We now get a description of the jungle, and Thongor ponders on the various beasts he might encounter. These include the photh, the oph, the deodath, the dwark, the phondle and the zulphar. Phondles are what he's after, as they make good eating. He soon chances upon a waterhole, handily occupied by several phondles; with his mighty bow he shoots one of them through the heart. But what's this? As he stoops to recover his arrow, he comes face to face with the dreaded vandar! (it's a kind of lion). It's about to eat him, when (now this is a surprise), Thongor is felled from behind by a club!

Meanwhile, Sumia and Karm Karvus are wondering what's happened. Karm Karvus is happy to wait, but Sumia seems to have been replaced by a less wussy version of herself and is all ready to go Thongor-seeking.

Sumia was exasperated. No pampered child of a decadent culture, she came of a race only recently lifted from savagery to civilisation - and the veneer was thin. Her love was in danger - wounded, perhaps this moment facing death. Thoughts of her own safety were meaningless in such an hour.

She reached her decision. The man she loved was in need - she miust go to him. She sprang to her feet, ivory limbs gleaming through the rents in her costume. Catching up a jewelled dagger and a small poignard, Sumia turned on her heel and entered the jungle.


They roam through the jungle looking for the missing barbarian. Very soon they come to a clearing, containing what are evidently the cannibal trees. Despite their unsavoury appearance, Sumia decides to stop underneath them to rest. Naturally, the trees suddenly have tentacles, which grab Sumia and drag her towards the gaping maw in the top of the trunk, though Carter is surprisingly reticent about the tentacle-related detail that we manga afficionados have come to expect. Karm Karvus tries to hack her free with his sword, but he is also grabbed by a tree, and his sword falls from his hand.............

Bazz, looks like you were right. The trees aren't really cannibals at all.

ETA: I have to say, I'm rather enjoying this.
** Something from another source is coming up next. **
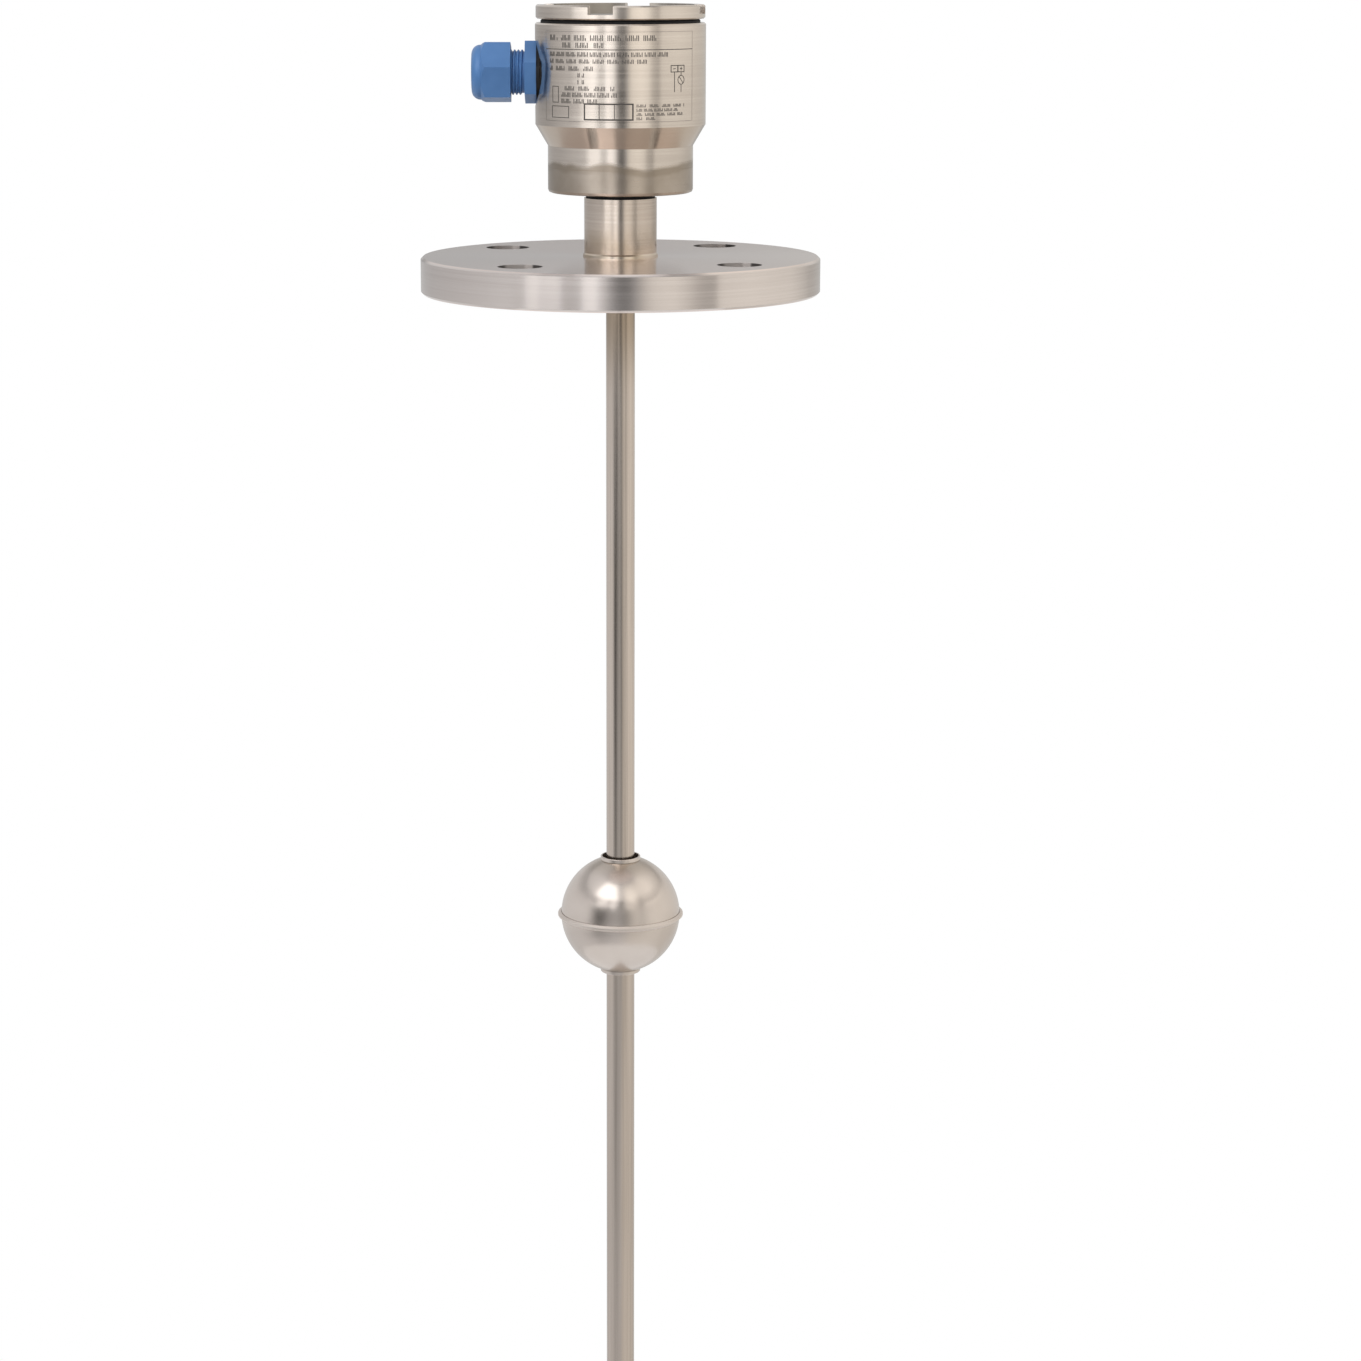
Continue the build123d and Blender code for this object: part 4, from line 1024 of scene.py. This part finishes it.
def tent_finish():
    material = bpy.data.materials.new("tent_light")
    material.use_nodes = True
    tree = material.node_tree
    tree.nodes.clear()
    x, y, z = split_place(tree)
    azimuth = fade(tree, sums(tree, "ARCTAN2", x, times(tree, y, -1.0)), -math.pi, math.pi, curve="LINEAR")
    light = azimuth_ramp(tree, azimuth, *TENT_LEVELS[0][1:])
    for (below, *_), (above, *level) in zip(TENT_LEVELS, TENT_LEVELS[1:]):
        light = blend_colours(tree, fade(tree, z, below, above), light, azimuth_ramp(tree, azimuth, *level))
    glow = add(tree, "ShaderNodeEmission", {"Strength": TENT_STRENGTH})
    feed(tree, light, glow.inputs["Color"])
    feed(tree, glow.outputs[0], add(tree, "ShaderNodeOutputMaterial").inputs["Surface"])
    return material


tent = start(bpy.ops.mesh.primitive_cylinder_add, "light_tent", vertices=96, radius=TENT_RADIUS,
             depth=TENT_TOP - TENT_BOTTOM, end_fill_type="NOTHING",
             location=(0, 0, (TENT_TOP + TENT_BOTTOM) / 2))
settle(tent)
tent.data.materials.append(tent_finish())
for ray in ("camera", "diffuse", "transmission", "volume_scatter", "shadow"):
    setattr(tent, "visible_" + ray, False)
print("light tent:", TENT_RADIUS, "m radius")

# %% [markdown]
# ## Floor
# The object stands over a plain pale floor, just under the tip of the tube. More light on it would
# also bleach the object, so the floor's own colour looks white to the camera, to reflections and
# through glass, and less so near the object, where it keeps a little of the object's shadow.

# %% Floor
FLOOR_GAP, FLOOR_SIZE = 0.003, 14
SHADE_START, SHADE_END, LEAST_WHITE = 0.10, 0.75, 0.60


def seen_directly(tree):
    """1 for what the camera sees, also in a reflection or through glass, and 0 for light on the object."""
    path = add(tree, "ShaderNodeLightPath").outputs
    return sums(tree, "MAXIMUM", sums(tree, "MAXIMUM", path["Is Camera Ray"], path["Is Glossy Ray"]),
                path["Is Transmission Ray"])


def floor_finish():
    material, tree, shader = new_finish("pale_floor", Base_Color=(0.86, 0.86, 0.85, 1), Roughness=0.9,
                                        Specular_IOR_Level=0.1)
    white = add(tree, "ShaderNodeEmission", {"Color": (1, 1, 1, 1), "Strength": 1.0})
    whiteness = fade(tree, distance_from_axis(tree), SHADE_START, SHADE_END, LEAST_WHITE, 1.0)
    mix = add(tree, "ShaderNodeMixShader")
    feed(tree, times(tree, seen_directly(tree), whiteness), mix.inputs[0])
    feed(tree, shader.outputs[0], mix.inputs[1])
    feed(tree, white.outputs[0], mix.inputs[2])
    feed(tree, mix.outputs[0], tree.nodes["Material Output"].inputs["Surface"])
    return material


floor = start(bpy.ops.mesh.primitive_plane_add, "floor", size=FLOOR_SIZE,
              location=(0, 0, TUBE_TIP - FLOOR_GAP))
settle(floor)
floor.data.materials.append(floor_finish())
print("floor at", round(floor.data.vertices[0].co.z, 4), "m")

# %% [markdown]
# ## Lamps
# Plastic and rubber need light of their own, because the tent only shines in reflections. One lamp
# would leave a hard side, so a key at the front left has a weaker fill at the right. Both are large
# and soft, and hidden from reflections, where they would add a second set of highlights.

# %% Lamps
LAMPS = (
    # name, place, size, watts
    ("key", (-1.3, -1.5, 1.4), 1.3, 26),
    ("fill", (1.6, -1.2, 0.9), 1.5, 14),
)
AIM = Vector((0, 0, -0.1))
for name, place, size, watts in LAMPS:
    lamp_data = bpy.data.lights.new(name, "AREA")
    lamp_data.shape = "SQUARE"
    lamp_data.size = size
    lamp_data.energy = watts
    lamp = bpy.data.objects.new(name, lamp_data)
    lamp.location = place
    lamp.rotation_euler = (AIM - Vector(place)).to_track_quat("-Z", "Y").to_euler()
    lamp.visible_glossy = False
    bpy.context.scene.collection.objects.link(lamp)
print("lamps:", len(LAMPS))

# %% [markdown]
# ## Sky
# A bright even sky fills the shadows, at a level where a colour looks as it was written. At full
# strength it would wash the object out, so it is white only where it is seen directly.

# %% Sky
SKY_STRENGTH = 0.72
sky = bpy.data.worlds.new("studio_sky")
bpy.context.scene.world = sky
sky.use_nodes = True
air = sky.node_tree
background = air.nodes["Background"]
background.inputs["Color"].default_value = (1, 1, 1, 1)
feed(air, fade(air, seen_directly(air), 0.0, 1.0, SKY_STRENGTH, 1.0), background.inputs["Strength"])
print("sky strength:", SKY_STRENGTH)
It's pure gorgonzola but much more entertaining than any guff about Important Human Themes...

Monday, December 13, 2010

Well, I bet you've all been worried sick about the fate of Thongor after his floater plunged into the ocean. But never fear!

A lesser man would have released his sword and struck out in panic as the dragon-infested black waters closed over his head. But not Thongor! He clasped the steel blade between his jaws, freeing his hands, and swam up towards the surface.

It looks like he was the only one to end up in the drink. The floater is still bobbing about a bit further off, and his travelling companions are standing on the roof, battling with the larch larth. Does Thongor swim over to save them? Nay, nothing so prosaic. His powerful shoulders cleave the icy waves, as he hurls his body through the water. With his sword still in his mouth, of course. Now it's time to kill a sea monster!
It's been a few pages since we've heard about his thews, so it's time for some more.

Driven by the force of Thongor's iron thews, the giant blade sheared through horny scales and leathery skin - through tough muscle and cold, reptile flesh - through the very bone itself, severing the dragon's right forepaw.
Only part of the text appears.